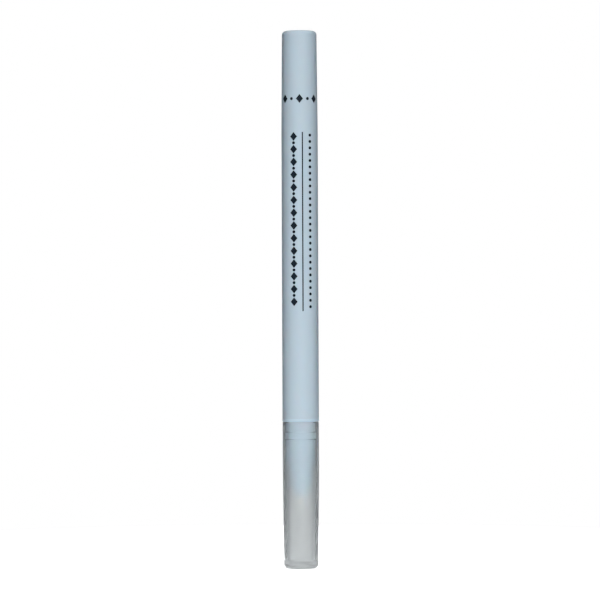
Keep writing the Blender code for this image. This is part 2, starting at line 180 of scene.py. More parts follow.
class FrontSectionSettings(bpy.types.PropertyGroup):
    tint: colour("Tint", "Blue of this second moulding, a shade paler than the barrel's", "#BCD1DF")
    rim_gap: length("Rim Gap", "Gap between the flange and the rim of the cap", 0.05)
    flange_height: length("Flange Height", "Height of the flange that the cap closes on", 0.74)
    flange_rounding: length("Flange Rounding", "Radius of the flange's lower edge", 0.15)
    flange_edge: length("Flange Edge", "Radius of the flange's upper edge", 0.03)
    flange_proud: length("Flange Proud", "How far the flange stands out from the barrel", 0.01)
    neck_radius: length("Neck Radius", "Radius of the neck under the cap", 3.67)
    neck_length: length("Neck Length", "Length of the neck from the flange", 11.3)
    neck_wall: length("Neck Wall", "Thickness of the neck's wall", 0.6)
    neck_root: length("Neck Root", "Radius between the neck and the flange", 0.08)
    neck_rounding: length("Neck Rounding", "Radius round the end of the neck", 0.3)
    neck_floor: length("Neck Floor", "Thickness of the floor in the neck's end", 0.6)
    shoulder_length: length("Shoulder Length", "Length of the cone between neck and nose", 0.8)
    nose_radius: length("Nose Radius", "Radius of the nose", 2.85)
    nose_length: length("Nose Length", "Length of the nose", 4.6)
    nose_root: length("Nose Root", "Radius between the shoulder and the nose", 0.15)
    nose_rounding: length("Nose Rounding", "Radius between the nose and the cone", 0.3)
    tip_radius: length("Tip Radius", "Radius of the cone's open end", 1.9)
    tip_rounding: length("Tip Rounding", "Radius of that end's outer edge", 0.22)
    bore_edge: length("Bore Edge", "Radius of the bore's edge at that end", 0.05)
    throat_radius: length("Throat Radius", "Radius of the hollow behind the collar", 2.1)
    collar_length: length("Collar Length", "Length of the collar that holds the nib", 4.7)
    bore_radius: length("Bore Radius", "Radius of the collar's bore between its ribs", 1.35)
    rib_gap: length("Rib Gap", "Gap between the nib and its ribs", 0.05)
    rib_thickness: length("Rib Thickness", "Thickness of those ribs", 0.5)
    rib_inset: length("Rib Inset", "How far those ribs stop short of the collar's ends", 0.2)
    rib_count: count("Rib Count", "Ribs that hold the nib", 3)
    bead_distance: length("Bead Distance", "Distance of the snap bead from the flange", 3.9)
    bead_width: length("Bead Width", "Width of the snap bead along the neck", 1.7)
    bead_height: length("Bead Height", "How far the snap bead stands proud", 0.15)
    vent_width: length("Vent Width", "Width of the vents that break the bead", 1.3)
    vent_depth: length("Vent Depth", "How deep the vents cut into the neck", 0.1)
    vent_run_out: length("Vent Run Out", "How far the vents run past the bead", 0.3)
    vent_count: count("Vent Count", "Vents round the bead", 4)
    vent_turn: angle("Vent Turn", "Angle of the first vent", 56)
    plug_radius: length("Plug Radius", "Radius of the plug inside the barrel", 3.9)
    plug_rounding: length("Plug Rounding", "Radius of the edges at the plug's end", 0.2)
    ring_distance: length("Ring Distance", "Distance of the plug's first ring from the neck's top", 4.45)
    ring_spacing: length("Ring Spacing", "Distance from ring to ring", 3.6)
    ring_width: length("Ring Width", "Width of a ring along the plug", 1.0)
    ring_height: length("Ring Height", "How far the rings stand proud", 0.12)
    ring_count: count("Ring Count", "Rings round the plug", 2)


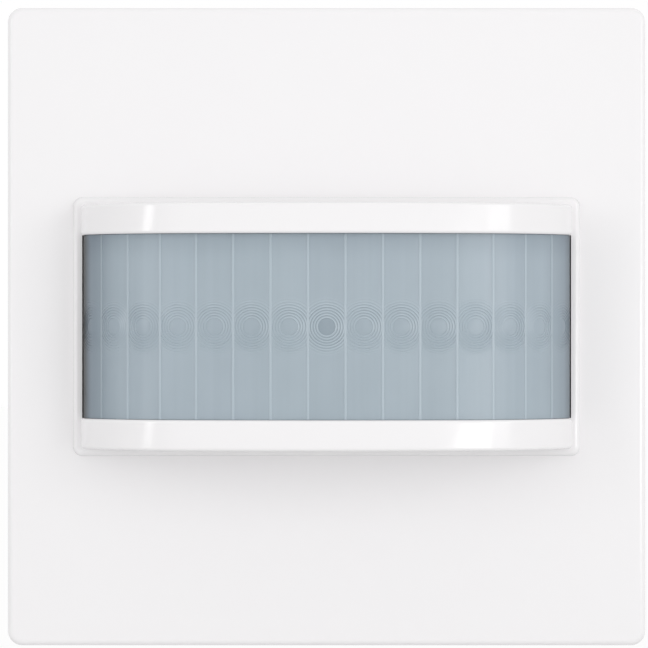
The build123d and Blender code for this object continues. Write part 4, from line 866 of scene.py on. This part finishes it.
+---+
**OBJECTIVE:**
Locate all lines holding the word "this", then copy them out.

**TASK SOLUTION:**
Keep writing the Blender code for this image. This is part 2, starting at line 180 of scene.py. More parts follow.
    tint: colour("Tint", "Blue of this second moulding, a shade paler than the barrel's", "#BCD1DF")
The build123d and Blender code for this object continues. Write part 4, from line 866 of scene.py on. This part finishes it.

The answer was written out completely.